Security professionals also warn about “profile reconstruction,” where criminals stitch together details from multiple breaches to build a fuller picture of a target, what services they use, who they deal with, and which scams are most likely to work.

France’s privacy watchdog is tightening enforcement as breaches spike

The breach also plays into a larger shift in France’s regulatory climate. The CNIL, France’s powerful data protection authority, roughly comparable to a mix of the FTC’s consumer-protection role and state privacy regulators in the U.S., has signaled a tougher stance amid reports of more than 6,000 data leaks flagged in the country, according to France 24.

For companies, the question isn’t only what was taken. It’s how fast and clearly they respond, what they tell customers, how they reduce the chance of follow-on fraud, and whether they can demonstrate they had appropriate safeguards in place before the incident.

That matters because breach costs don’t stop at IT cleanup. Investigations, outside incident-response firms, legal exposure, audits, and security upgrades can pile up quickly, along with the harder-to-measure damage: customers who no longer trust the brand with their information.

Why the fallout can last: once data is out, it’s out

Even if the original download link disappears, leaked data can be copied endlessly, reposted, and resold.
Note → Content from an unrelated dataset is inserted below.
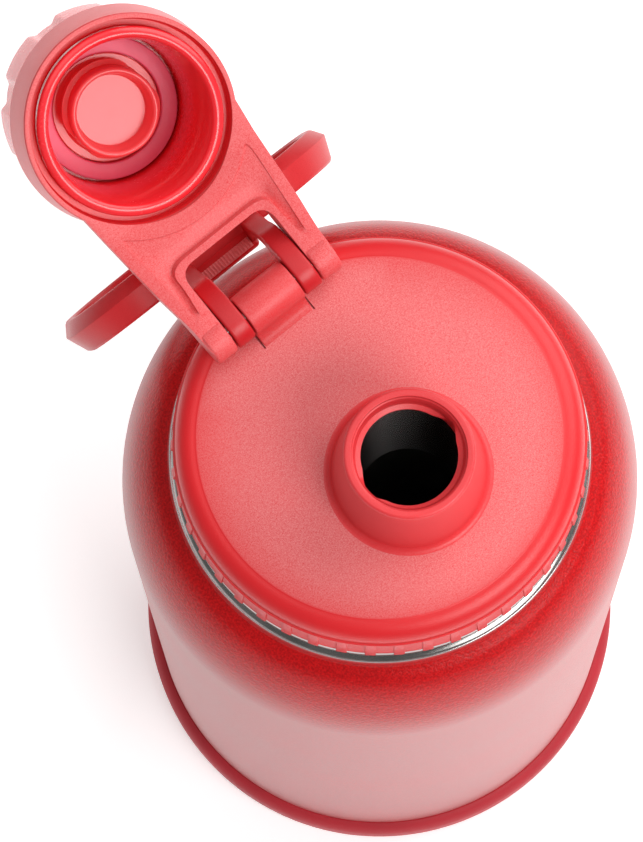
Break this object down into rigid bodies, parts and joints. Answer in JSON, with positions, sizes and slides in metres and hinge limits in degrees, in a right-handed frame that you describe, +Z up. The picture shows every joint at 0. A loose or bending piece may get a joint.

That’s why security teams describe these incidents as persistent threats: scams can spike weeks later, after public attention fades and people let their guard down.

For Groupe IMA, the reputational hit may be as serious as the technical one. When customers learn invoices and personal details may be circulating, the question becomes personal fast: what, exactly, is out there about me, and who’s going to use it next?

The broader lesson extends well beyond one French company. Attackers go where the data is, especially data that can be used to convincingly impersonate a trusted business. The organizations that fare best aren’t the ones that promise vigilance after the fact, they’re the ones that limit access, reduce unnecessary data exposure, and rehearse what happens when defenses fail.

Key Takeaways

  • 6.2 GB of invoices and customer data linked to Groupe IMA were leaked after a breach.
  • Post-ransomware leaks and stolen credentials are fueling data dumps and resale.
  • Victims mainly face targeted phishing, identity theft, and profile reconstruction through data matching.
  • France’s data protection authority (CNIL) is increasing pressure amid more than 6,000 reported breaches.
  • Remediation costs and reputational damage can drag on over time, even after fixes are implemented.

Frequently Asked Questions

What does a 6.2 GB data leak mean for the people affected?

A volume of 6.2 GB suggests a substantial batch of documents. If invoices and customer data are included, they can be used for targeted scams, including emails or calls that reference real details to seem more credible.

Why are invoices useful to cybercriminals?

An invoice often contains stable information—identity, contact details, reference numbers, and contextual details. This makes it easier to tailor phishing attempts and to support impersonation or account-access recovery attempts through customer support processes.

What are the main risks after data is leaked?

The most common risks are convincing phishing, identity theft in a broad sense, and building digital profiles by cross-referencing with other leaks. Fraud attempts can occur several weeks after the data is published.

Why are people talking about post-ransomware leaks in 2026?

Experts describe a pattern where attackers exfiltrate data and then threaten to publish it to apply pressure. Publication becomes a negotiating lever, even if the company restores its systems.

How can you reduce the risk of being tricked after a leak?

It’s recommended not to click links received by email or text, to go through the official website instead, to verify the sender, and to enable strong authentication where available. Staying alert is especially important when a message cites an invoice or a real reference number.